Diana-FarrLouisand-treeFORWEB.jpg
Diana Farr Louis Remembers Mad Moments With Oldways

 

It always happened. No matter whether our destination was a Greek island or the Italian mainland, at some point there occurred an explosion of joy, fun, affection and deep appreciation that swept both hosts and Oldways trippers off their feet, figuratively and literally. In 1997, on the final evening of my first Symposium we had dinner in a school house outside Heraklio, Crete. Well before dessert, the combination of velvety trahana soup, roast pork, rust-colored wine and foot-tapping music got mustachioed waiters (with boots and breeches) teaching Bostonian foodies how to dance the syrtiko and hasapiko. Before long everyone was linking arms like Alan Bates on the beach with Zorba.

As an American food/travel writer who’s lived in Athens longer than I ever lived in New York, that surge of exhilaration that Greeks call “kefi” did not surprise me. Greek hospitality and high spirits are legendary and contagious.
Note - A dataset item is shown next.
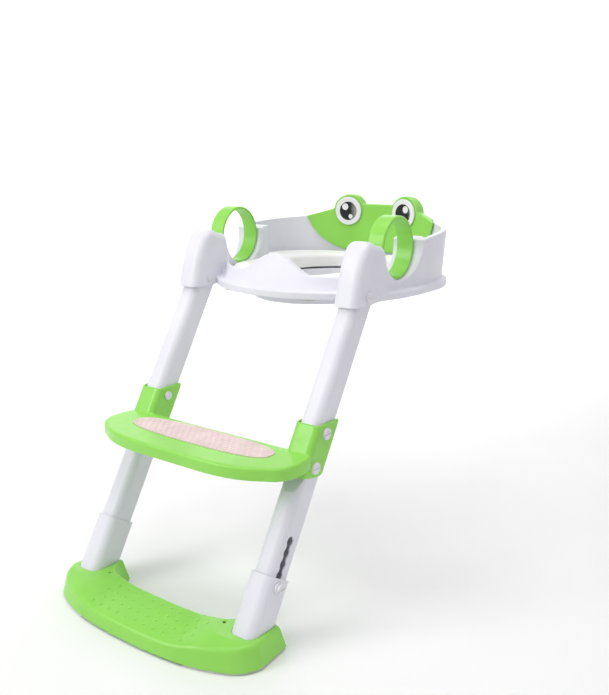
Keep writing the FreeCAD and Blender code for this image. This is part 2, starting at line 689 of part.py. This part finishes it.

But the following year I was invited on two more symposiums, in Liguria and Puglia, and the same thing happened. In Badalucco, the effect was produced by an unlikely meal consisting of a succession of bean dishes followed by stokafisso (dried cod), mellow wine, and a chorus of amazing male voices. In Alberobello, the town with the “Munchkin” trulli (cone-roofed houses), it took place in a downpour in a cold warehouse hastily converted into a street fair. The townspeople who had cooked a feast for us were undaunted by the weather, and soon their generosity and lively tunes had us dancing and hugging them when it was time to say “grazie, arrivederci.”

So it wasn’t just a Greek thing.

In Lesvos, I witnessed this spontaneous eruption of love and closeness in an ouzo factory where the workers had made us mezedes; in Salerno a lesson in a pizzeria provided the spark.

Of course, we know that good food, alcohol and music usually create a happy atmosphere. But I think these particular occasions exemplify the success of the Oldways talent for picking the right people as guests and as hosts and just letting the Mediterranean way of life (which is what diet or diaita means in Greek) do its magic.

You don’t have to live in Southern Europe to enjoy the benefits, but I have never regretted leaving the Big Apple for the Big Olive 40 years ago. I switched from the roast/grilled meat and two veg, butter-and-cream-rich meals I’d grown up with to slow-cooked stews and baked dishes laced with olive oil, garlic and herbs, and often with no meat at all. Lingering over them with local wines and dear friends near the sea or a poppy-filled olive grove, I came to think of them as soul food. Their versatility and long history have inspired my cookbooks, Prospero’s Kitchen and Feasting and Fasting in Crete, many many articles, and indeed my whole life.